Proactive Investors - FuboTV (NYSE:FUBO) Inc shares added another 10% before Tuesday’s trading after news of a deal with Walt Disney Co (NYSE:NYSE:DIS, ETR:WDP) sent the stock over 250% higher on Monday.
Disney on Monday unveiled plans to merge its Hulu + Live TV wing with Fubo to create North America’s second-largest online pay-TV company, behind YouTube TV.
Live sports streaming firm Fubo in turn asked for a lawsuit aimed at blocking Disney, Fox and Warner Bros Discovery’s planned Venu Sports service to be dropped.
Under the tie-up, Disney will own 70% of the Fubo and Hulu + Live venture, which is set to boast 6.2 million subscribers and roughly US$6 billion in revenue.
Fubo boss and founder David Gandler will head up the merged business, which will operate as a stand-alone company offering cable TV-like packages via the internet.

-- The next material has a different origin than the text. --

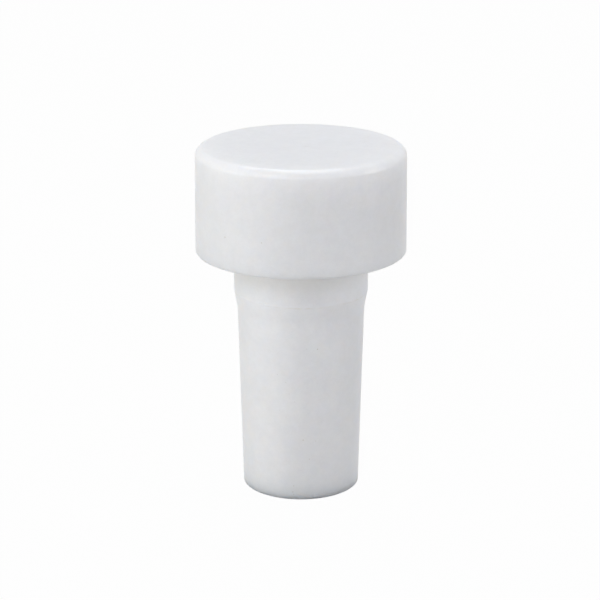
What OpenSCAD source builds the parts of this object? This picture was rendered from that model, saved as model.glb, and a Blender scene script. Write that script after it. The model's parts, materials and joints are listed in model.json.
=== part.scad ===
// Laboratory stopper, moulded in one piece of white silicone rubber.
// A wide round head, a short collar that seals in the mouth of a tube, and a tapered plug.
// Millimetres. The axis is Z, and the flat end of the plug stands on Z = 0.

/* [Collar] */
// Diameter of the collar, a little over the 16 mm bore that it seals
collar_d = 16.1; // [12:0.1:30]
// Height of the collar
collar_h = 4.8; // [2:0.1:10]

/* [Plug] */
// Length of the plug, from its free end to the collar
plug_l = 24.6; // [16:0.1:40]
// How far the collar stands out past the plug, all round
collar_step = 0.35; // [0.2:0.05:1]
// Taper of the plug's side, in degrees from the axis
plug_taper = 1.5; // [0.5:0.1:4]
// Slope of the run-out from the collar down to the plug's side, in degrees from the axis
runout_slope = 11; // [8:1:60]
// Radius of the hollow where the run-out meets the plug's side
runout_r = 4; // [1:0.5:10]
// Radius of the edge round the plug's free end
end_edge_r = 0.1; // [0.1:0.1:1]

/* [Head] */
// How far the head stands out past the collar, all round
shoulder_w = 4.45; // [2:0.05:10]
// Height of the head
head_h = 12.7; // [6:0.1:20]
// Draft of the head's side, which is widest at its lower edge, in degrees
head_draft = 0.5; // [0.1:0.1:3]
// Radius of the head's lower edge
head_edge_r = 0.3; // [0.1:0.1:1]
// Width of the curved rim, in from the head's side
rim_w = 0.9; // [0.6:0.1:1.2]
// Height of the curved rim, down from the top face
rim_h = 0.8; // [0.6:0.1:1.2]
// Radius of the curve across the rim, which meets the side and the top face at a crease
rim_r = 1.8; // [1.5:0.1:6]

/* [Hidden] */
$fn = 180;
// A circle that rounds a corner overlaps both sides by this much, so that the cut is clean
eps = 0.001;

// Heights along the axis
shoulder_z = plug_l + collar_h;
top_z = shoulder_z + head_h;
rim_z = top_z - rim_h;

// Plug: its side, carried on up, would pass collar_step inside the collar's lower edge
collar_r = collar_d / 2;
runout_h = collar_step / (tan(runout_slope) - tan(plug_taper));
root_r = collar_r - runout_h * tan(runout_slope);
root_z = plug_l - runout_h;
END = [root_r - root_z * tan(plug_taper), 0];
ROOT = [root_r, root_z];
COLLAR_EDGE = [collar_r, plug_l];
// The hollow ends before the collar's edge, whatever its radius
hollow_r = min(runout_r, 0.9 * norm(COLLAR_EDGE - ROOT) / tan((runout_slope - plug_taper) / 2));

// Head: its side leans out by the draft, from the rim down to the lower edge
head_r = collar_r + shoulder_w;
HEAD_EDGE = [head_r + (rim_z - shoulder_z) * tan(head_draft), shoulder_z];
HEAD_TIP = [head_r - rim_h * tan(head_draft), top_z];
RIM_OUT = [head_r, rim_z];
RIM_IN = [head_r - rim_w, top_z];
// Centre of the rim's curve, on the line square to its chord and inside the head
rim_chord = norm(RIM_IN - RIM_OUT);
rim_depth = sqrt(pow(rim_r, 2) - pow(rim_chord / 2, 2));
RIM_CENTRE = (RIM_OUT + RIM_IN) / 2 - [rim_h, rim_w] * rim_depth / rim_chord;

// Unit vector that points from p to q
function aim(p, q) = (q - p) / norm(q - p);

// Half the angle at corner p, between its neighbours a and b
function half_angle(a, p, b) = acos(aim(p, a) * aim(p, b)) / 2;

// Point where a circle of radius r, tucked into corner p, touches the side that leads to a
function touch(a, p, b, r) = p + aim(p, a) * r / tan(half_angle(a, p, b));

// Centre of that circle
function tuck(a, p, b, r) = p + aim([0, 0], aim(p, a) + aim(p, b)) * r / sin(half_angle(a, p, b));

// What a radius at corner p takes off, between the sides that lead to a and b
module corner_waste(a, p, b, r) {
    centre = tuck(a, p, b, r);
    difference() {
        polygon([for (q = [centre, touch(a, p, b, r), p, touch(b, p, a, r)]) 2 * q - centre]);
        translate(centre) circle(r = r + eps);
    }
}

// Tapered plug, with the run-out up to the collar hollowed where it meets the plug's side
module plug_section() {
    hollow_low = touch(END, ROOT, COLLAR_EDGE, hollow_r);
    hollow_high = touch(COLLAR_EDGE, ROOT, END, hollow_r);
    hollow_centre = tuck(END, ROOT, COLLAR_EDGE, hollow_r);
    difference() {
        polygon([[0, 0], END, hollow_low, hollow_high, COLLAR_EDGE, [0, plug_l]]);
        translate(hollow_centre) circle(r = hollow_r + eps);
        corner_waste([0, 0], END, ROOT, end_edge_r);
    }
}

// Straight collar
module collar_section() {
    translate([0, plug_l]) square([collar_r, collar_h]);
}

// What the curved rim takes off the head's upper corner
module rim_waste() {
    translate(RIM_CENTRE) difference() {
        square(2 * rim_r);
        circle(r = rim_r);
    }
}

// Head, with its rounded lower edge and the curved rim round the top face
module head_section() {
    difference() {
        polygon([[0, shoulder_z], HEAD_EDGE, HEAD_TIP, [0, top_z]]);
        corner_waste([0, shoulder_z], HEAD_EDGE, HEAD_TIP, head_edge_r);
        rim_waste();
    }
}

// The whole stopper, solid all through
module stopper() {
    color("whitesmoke") rotate_extrude() {
        plug_section();
        collar_section();
        head_section();
    }
}

stopper();
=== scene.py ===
# Laboratory stopper of white silicone rubber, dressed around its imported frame. Metres.
import bpy
import json
import math
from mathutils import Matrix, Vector


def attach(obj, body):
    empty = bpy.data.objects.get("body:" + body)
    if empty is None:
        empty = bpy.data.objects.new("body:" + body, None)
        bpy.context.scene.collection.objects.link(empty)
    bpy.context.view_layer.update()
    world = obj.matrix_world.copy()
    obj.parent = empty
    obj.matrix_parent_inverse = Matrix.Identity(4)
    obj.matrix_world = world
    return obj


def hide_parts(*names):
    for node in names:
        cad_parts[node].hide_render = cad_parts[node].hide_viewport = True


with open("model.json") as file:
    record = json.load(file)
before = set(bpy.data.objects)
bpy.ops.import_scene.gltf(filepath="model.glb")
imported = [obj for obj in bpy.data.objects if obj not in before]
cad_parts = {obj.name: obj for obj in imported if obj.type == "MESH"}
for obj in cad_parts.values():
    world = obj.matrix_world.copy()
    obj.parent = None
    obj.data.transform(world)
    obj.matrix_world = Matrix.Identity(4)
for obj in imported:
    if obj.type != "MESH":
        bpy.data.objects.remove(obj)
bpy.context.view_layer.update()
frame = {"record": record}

# Stopper: one piece of white silicone rubber, with a wide head to grip, a short collar that seals in the
# mouth of a 16 mm tube, and a tapered plug that leads it in. It is pressed solid in a mould that parts at
# the head's lower edge, so a trace of flash runs round that edge.
MM = 0.001
seats = {mount["name"]: mount for mount in frame["record"]["mounts"]}
collar_r = seats["collar"]["dims"]["r_mm"] * MM
shoulder_z = seats["shoulder"]["pos_m"][2]
collar_z = shoulder_z - seats["collar"]["dims"]["length_mm"] * MM
top_z = seats["head_top"]["pos_m"][2]

# The plug's side leans in by its taper, and the run-out leads from it up to the collar's lower edge
collar_step = 0.35 * MM
taper = math.tan(math.radians(1.5))
runout_slope = math.tan(math.radians(11))
runout_h = collar_step / (runout_slope - taper)
root_r = collar_r - runout_h * runout_slope
root_z = collar_z - runout_h
end_r = root_r - root_z * taper

# The head is widest at its lower edge, and its rim curves between two creases. The rim's turn is where the
# slopes of that curve at the creases would meet.
shoulder_w = 4.45 * MM
rim_w = 0.9 * MM
rim_h = 0.8 * MM
rim_r = 1.8 * MM
draft = math.tan(math.radians(0.5))
head_r = collar_r + shoulder_w
rim_z = top_z - rim_h
head_low_r = head_r + (rim_z - shoulder_z) * draft
rim_chord = math.hypot(rim_w, rim_h)
rim_bulge = rim_chord / 2 * math.tan(math.asin(rim_chord / 2 / rim_r))
rim_turn_r = head_r - rim_w / 2 + rim_bulge * rim_h / rim_chord
rim_turn_z = top_z - rim_h / 2 + rim_bulge * rim_w / rim_chord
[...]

Disney, Fox and Warner Bros also agreed to pay Fubo US$220 million to settle its lawsuit, which had accused them of anti-competitive practices last February.
Disney had separately committed to a US$145 million term loan for Fubo in 2026.
Fubo shares shed over 60% in 2024 as intensifying competition from rivals ate into revenue growth.
Shares climbed 10.1% to US$5.57 in Tuesday’s pre-market trading, after having jumped by 251.4% on Monday.